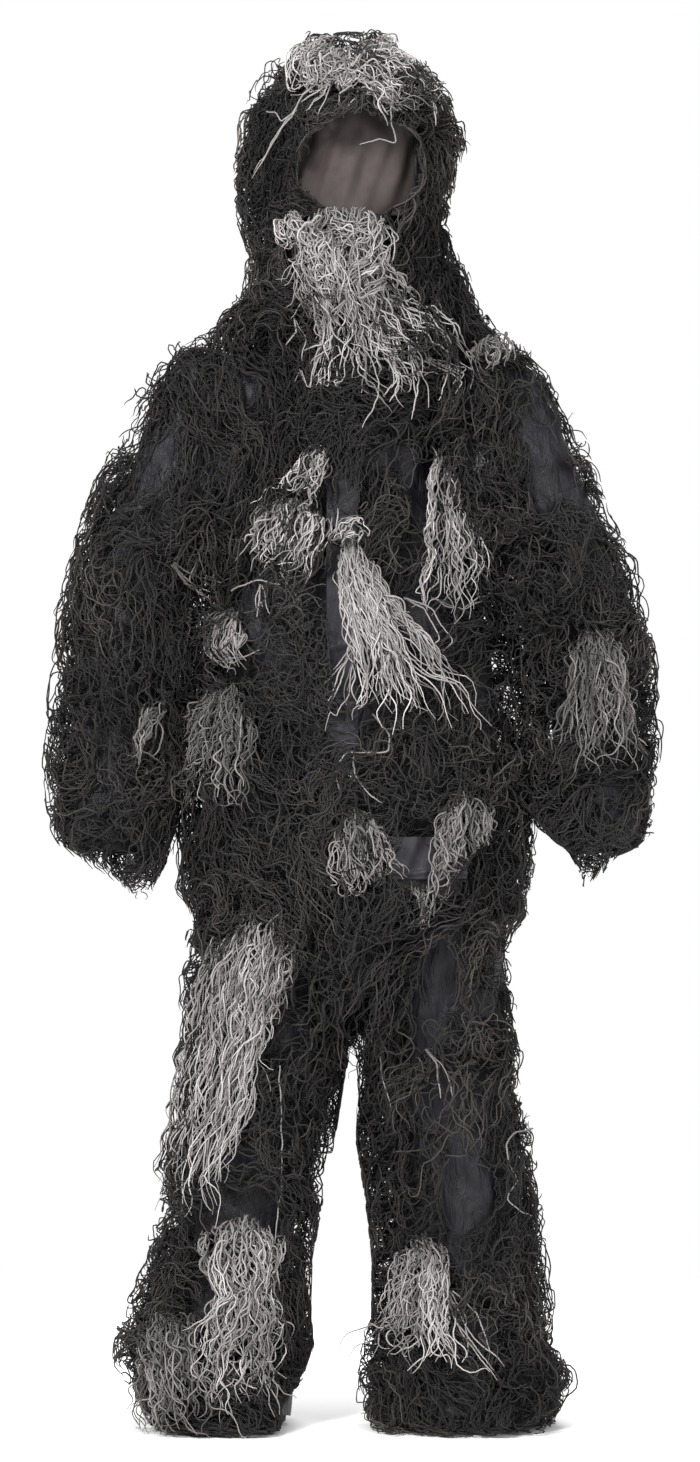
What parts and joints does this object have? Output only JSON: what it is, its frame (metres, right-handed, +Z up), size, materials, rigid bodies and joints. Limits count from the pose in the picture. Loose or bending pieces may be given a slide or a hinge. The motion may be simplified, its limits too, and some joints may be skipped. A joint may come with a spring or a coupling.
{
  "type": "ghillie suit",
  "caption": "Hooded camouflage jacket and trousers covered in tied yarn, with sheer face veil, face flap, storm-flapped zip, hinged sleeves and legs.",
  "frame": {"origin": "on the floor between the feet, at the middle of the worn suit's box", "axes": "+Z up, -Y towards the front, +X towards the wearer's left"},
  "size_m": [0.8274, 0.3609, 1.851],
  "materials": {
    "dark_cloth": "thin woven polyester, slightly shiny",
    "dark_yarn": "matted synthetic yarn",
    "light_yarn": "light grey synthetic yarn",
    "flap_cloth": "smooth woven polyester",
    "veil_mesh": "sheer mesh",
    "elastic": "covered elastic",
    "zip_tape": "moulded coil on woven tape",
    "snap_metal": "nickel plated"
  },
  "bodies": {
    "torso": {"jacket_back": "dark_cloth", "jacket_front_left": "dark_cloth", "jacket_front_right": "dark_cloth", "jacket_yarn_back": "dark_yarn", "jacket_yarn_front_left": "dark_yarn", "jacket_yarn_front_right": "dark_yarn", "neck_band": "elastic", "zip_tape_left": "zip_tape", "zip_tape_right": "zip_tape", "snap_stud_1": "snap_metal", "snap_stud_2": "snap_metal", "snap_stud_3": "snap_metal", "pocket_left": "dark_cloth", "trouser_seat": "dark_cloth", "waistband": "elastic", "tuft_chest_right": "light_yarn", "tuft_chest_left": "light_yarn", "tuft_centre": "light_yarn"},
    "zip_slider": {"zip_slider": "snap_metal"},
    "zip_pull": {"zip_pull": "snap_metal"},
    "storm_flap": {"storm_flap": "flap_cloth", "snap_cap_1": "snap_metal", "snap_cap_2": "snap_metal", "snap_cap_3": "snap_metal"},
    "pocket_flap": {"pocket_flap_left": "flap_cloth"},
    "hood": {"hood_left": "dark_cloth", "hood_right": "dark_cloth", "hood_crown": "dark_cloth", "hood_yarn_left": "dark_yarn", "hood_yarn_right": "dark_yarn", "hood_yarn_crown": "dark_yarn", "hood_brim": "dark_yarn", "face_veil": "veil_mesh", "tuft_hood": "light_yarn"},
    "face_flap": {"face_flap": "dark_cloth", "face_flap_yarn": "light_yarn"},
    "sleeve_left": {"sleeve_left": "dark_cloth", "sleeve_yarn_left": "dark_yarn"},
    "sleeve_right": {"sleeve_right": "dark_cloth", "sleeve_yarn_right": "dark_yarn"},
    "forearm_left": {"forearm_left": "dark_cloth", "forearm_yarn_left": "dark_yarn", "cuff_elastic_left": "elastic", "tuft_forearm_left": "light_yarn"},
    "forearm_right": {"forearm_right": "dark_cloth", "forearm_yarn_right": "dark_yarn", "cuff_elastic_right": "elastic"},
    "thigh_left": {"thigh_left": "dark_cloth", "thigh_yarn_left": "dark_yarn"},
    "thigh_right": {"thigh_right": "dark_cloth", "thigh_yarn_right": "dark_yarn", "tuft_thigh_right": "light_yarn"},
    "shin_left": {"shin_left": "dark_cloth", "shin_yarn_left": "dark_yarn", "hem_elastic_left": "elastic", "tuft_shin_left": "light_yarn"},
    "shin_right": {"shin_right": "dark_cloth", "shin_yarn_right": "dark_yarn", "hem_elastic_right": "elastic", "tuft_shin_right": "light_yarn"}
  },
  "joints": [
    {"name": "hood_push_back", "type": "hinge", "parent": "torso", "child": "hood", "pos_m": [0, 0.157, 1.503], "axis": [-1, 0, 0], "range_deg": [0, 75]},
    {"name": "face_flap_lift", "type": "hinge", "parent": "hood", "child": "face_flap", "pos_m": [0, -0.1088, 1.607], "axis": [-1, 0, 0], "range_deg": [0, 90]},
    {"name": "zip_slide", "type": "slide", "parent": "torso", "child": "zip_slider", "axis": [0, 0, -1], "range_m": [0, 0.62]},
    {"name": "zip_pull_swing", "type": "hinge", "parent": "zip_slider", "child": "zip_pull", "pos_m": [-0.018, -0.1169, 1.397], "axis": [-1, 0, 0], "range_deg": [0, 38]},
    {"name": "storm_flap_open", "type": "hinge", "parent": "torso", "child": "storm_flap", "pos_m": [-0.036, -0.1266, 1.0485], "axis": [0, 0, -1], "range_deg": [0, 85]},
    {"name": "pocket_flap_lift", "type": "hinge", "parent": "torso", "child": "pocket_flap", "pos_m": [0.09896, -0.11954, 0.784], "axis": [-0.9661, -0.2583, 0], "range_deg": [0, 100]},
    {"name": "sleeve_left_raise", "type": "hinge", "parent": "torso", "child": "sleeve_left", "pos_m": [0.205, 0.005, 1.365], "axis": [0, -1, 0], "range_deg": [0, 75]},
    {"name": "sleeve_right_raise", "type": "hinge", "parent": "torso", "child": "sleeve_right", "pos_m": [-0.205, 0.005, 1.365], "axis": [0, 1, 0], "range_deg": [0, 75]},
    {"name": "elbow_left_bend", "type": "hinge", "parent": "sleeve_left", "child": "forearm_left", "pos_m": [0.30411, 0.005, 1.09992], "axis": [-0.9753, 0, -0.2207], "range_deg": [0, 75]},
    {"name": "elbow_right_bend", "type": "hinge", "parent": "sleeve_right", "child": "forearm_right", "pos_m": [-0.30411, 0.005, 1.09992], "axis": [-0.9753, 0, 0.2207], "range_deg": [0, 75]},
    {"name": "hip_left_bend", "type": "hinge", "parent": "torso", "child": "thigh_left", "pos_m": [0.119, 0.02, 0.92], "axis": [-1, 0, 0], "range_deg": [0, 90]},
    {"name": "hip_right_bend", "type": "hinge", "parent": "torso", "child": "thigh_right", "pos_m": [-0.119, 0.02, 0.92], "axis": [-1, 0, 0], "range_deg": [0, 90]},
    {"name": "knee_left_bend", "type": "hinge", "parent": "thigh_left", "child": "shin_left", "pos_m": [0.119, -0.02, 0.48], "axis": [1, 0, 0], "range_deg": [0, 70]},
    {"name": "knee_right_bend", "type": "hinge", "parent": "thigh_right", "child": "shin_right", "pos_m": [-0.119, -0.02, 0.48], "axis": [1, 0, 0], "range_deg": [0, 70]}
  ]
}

## The exercise
Word for word, write out the data.

## Output
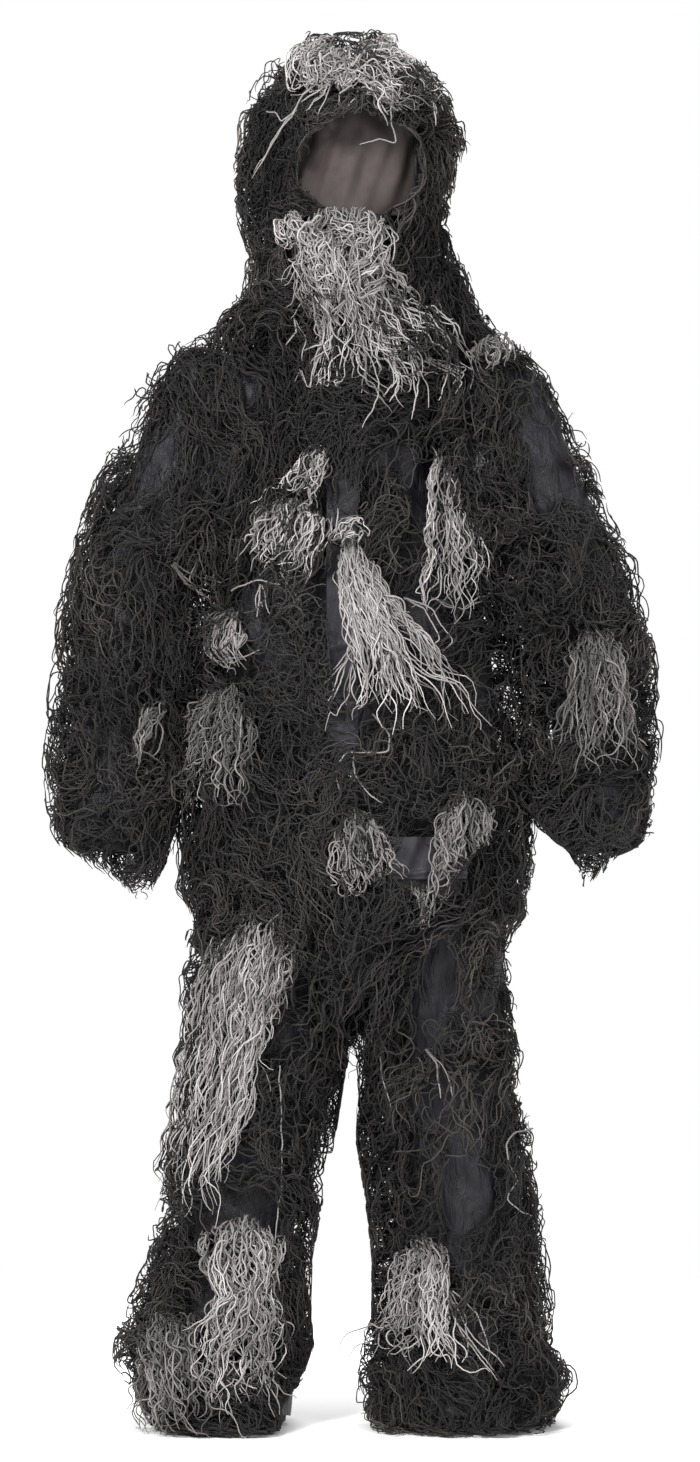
What parts and joints does this object have? Output only JSON: what it is, its frame (metres, right-handed, +Z up), size, materials, rigid bodies and joints. Limits count from the pose in the picture. Loose or bending pieces may be given a slide or a hinge. The motion may be simplified, its limits too, and some joints may be skipped. A joint may come with a spring or a coupling.
{
  "type": "ghillie suit",
  "caption": "Hooded camouflage jacket and trousers covered in tied yarn, with sheer face veil, face flap, storm-flapped zip, hinged sleeves and legs.",
  "frame": {"origin": "on the floor between the feet, at the middle of the worn suit's box", "axes": "+Z up, -Y towards the front, +X towards the wearer's left"},
  "size_m": [0.8274, 0.3609, 1.851],
  "materials": {
    "dark_cloth": "thin woven polyester, slightly shiny",
    "dark_yarn": "matted synthetic yarn",
    "light_yarn": "light grey synthetic yarn",
    "flap_cloth": "smooth woven polyester",
    "veil_mesh": "sheer mesh",
    "elastic": "covered elastic",
    "zip_tape": "moulded coil on woven tape",
    "snap_metal": "nickel plated"
  },
  "bodies": {
    "torso": {"jacket_back": "dark_cloth", "jacket_front_left": "dark_cloth", "jacket_front_right": "dark_cloth", "jacket_yarn_back": "dark_yarn", "jacket_yarn_front_left": "dark_yarn", "jacket_yarn_front_right": "dark_yarn", "neck_band": "elastic", "zip_tape_left": "zip_tape", "zip_tape_right": "zip_tape", "snap_stud_1": "snap_metal", "snap_stud_2": "snap_metal", "snap_stud_3": "snap_metal", "pocket_left": "dark_cloth", "trouser_seat": "dark_cloth", "waistband": "elastic", "tuft_chest_right": "light_yarn", "tuft_chest_left": "light_yarn", "tuft_centre": "light_yarn"},
    "zip_slider": {"zip_slider": "snap_metal"},
    "zip_pull": {"zip_pull": "snap_metal"},
    "storm_flap": {"storm_flap": "flap_cloth", "snap_cap_1": "snap_metal", "snap_cap_2": "snap_metal", "snap_cap_3": "snap_metal"},
    "pocket_flap": {"pocket_flap_left": "flap_cloth"},
    "hood": {"hood_left": "dark_cloth", "hood_right": "dark_cloth", "hood_crown": "dark_cloth", "hood_yarn_left": "dark_yarn", "hood_yarn_right": "dark_yarn", "hood_yarn_crown": "dark_yarn", "hood_brim": "dark_yarn", "face_veil": "veil_mesh", "tuft_hood": "light_yarn"},
    "face_flap": {"face_flap": "dark_cloth", "face_flap_yarn": "light_yarn"},
    "sleeve_left": {"sleeve_left": "dark_cloth", "sleeve_yarn_left": "dark_yarn"},
    "sleeve_right": {"sleeve_right": "dark_cloth", "sleeve_yarn_right": "dark_yarn"},
    "forearm_left": {"forearm_left": "dark_cloth", "forearm_yarn_left": "dark_yarn", "cuff_elastic_left": "elastic", "tuft_forearm_left": "light_yarn"},
    "forearm_right": {"forearm_right": "dark_cloth", "forearm_yarn_right": "dark_yarn", "cuff_elastic_right": "elastic"},
    "thigh_left": {"thigh_left": "dark_cloth", "thigh_yarn_left": "dark_yarn"},
    "thigh_right": {"thigh_right": "dark_cloth", "thigh_yarn_right": "dark_yarn", "tuft_thigh_right": "light_yarn"},
    "shin_left": {"shin_left": "dark_cloth", "shin_yarn_left": "dark_yarn", "hem_elastic_left": "elastic", "tuft_shin_left": "light_yarn"},
    "shin_right": {"shin_right": "dark_cloth", "shin_yarn_right": "dark_yarn", "hem_elastic_right": "elastic", "tuft_shin_right": "light_yarn"}
  },
  "joints": [
    {"name": "hood_push_back", "type": "hinge", "parent": "torso", "child": "hood", "pos_m": [0, 0.157, 1.503], "axis": [-1, 0, 0], "range_deg": [0, 75]},
    {"name": "face_flap_lift", "type": "hinge", "parent": "hood", "child": "face_flap", "pos_m": [0, -0.1088, 1.607], "axis": [-1, 0, 0], "range_deg": [0, 90]},
    {"name": "zip_slide", "type": "slide", "parent": "torso", "child": "zip_slider", "axis": [0, 0, -1], "range_m": [0, 0.62]},
    {"name": "zip_pull_swing", "type": "hinge", "parent": "zip_slider", "child": "zip_pull", "pos_m": [-0.018, -0.1169, 1.397], "axis": [-1, 0, 0], "range_deg": [0, 38]},
    {"name": "storm_flap_open", "type": "hinge", "parent": "torso", "child": "storm_flap", "pos_m": [-0.036, -0.1266, 1.0485], "axis": [0, 0, -1], "range_deg": [0, 85]},
    {"name": "pocket_flap_lift", "type": "hinge", "parent": "torso", "child": "pocket_flap", "pos_m": [0.09896, -0.11954, 0.784], "axis": [-0.9661, -0.2583, 0], "range_deg": [0, 100]},
    {"name": "sleeve_left_raise", "type": "hinge", "parent": "torso", "child": "sleeve_left", "pos_m": [0.205, 0.005, 1.365], "axis": [0, -1, 0], "range_deg": [0, 75]},
    {"name": "sleeve_right_raise", "type": "hinge", "parent": "torso", "child": "sleeve_right", "pos_m": [-0.205, 0.005, 1.365], "axis": [0, 1, 0], "range_deg": [0, 75]},
    {"name": "elbow_left_bend", "type": "hinge", "parent": "sleeve_left", "child": "forearm_left", "pos_m": [0.30411, 0.005, 1.09992], "axis": [-0.9753, 0, -0.2207], "range_deg": [0, 75]},
    {"name": "elbow_right_bend", "type": "hinge", "parent": "sleeve_right", "child": "forearm_right", "pos_m": [-0.30411, 0.005, 1.09992], "axis": [-0.9753, 0, 0.2207], "range_deg": [0, 75]},
    {"name": "hip_left_bend", "type": "hinge", "parent": "torso", "child": "thigh_left", "pos_m": [0.119, 0.02, 0.92], "axis": [-1, 0, 0], "range_deg": [0, 90]},
    {"name": "hip_right_bend", "type": "hinge", "parent": "torso", "child": "thigh_right", "pos_m": [-0.119, 0.02, 0.92], "axis": [-1, 0, 0], "range_deg": [0, 90]},
    {"name": "knee_left_bend", "type": "hinge", "parent": "thigh_left", "child": "shin_left", "pos_m": [0.119, -0.02, 0.48], "axis": [1, 0, 0], "range_deg": [0, 70]},
    {"name": "knee_right_bend", "type": "hinge", "parent": "thigh_right", "child": "shin_right", "pos_m": [-0.119, -0.02, 0.48], "axis": [1, 0, 0], "range_deg": [0, 70]}
  ]
}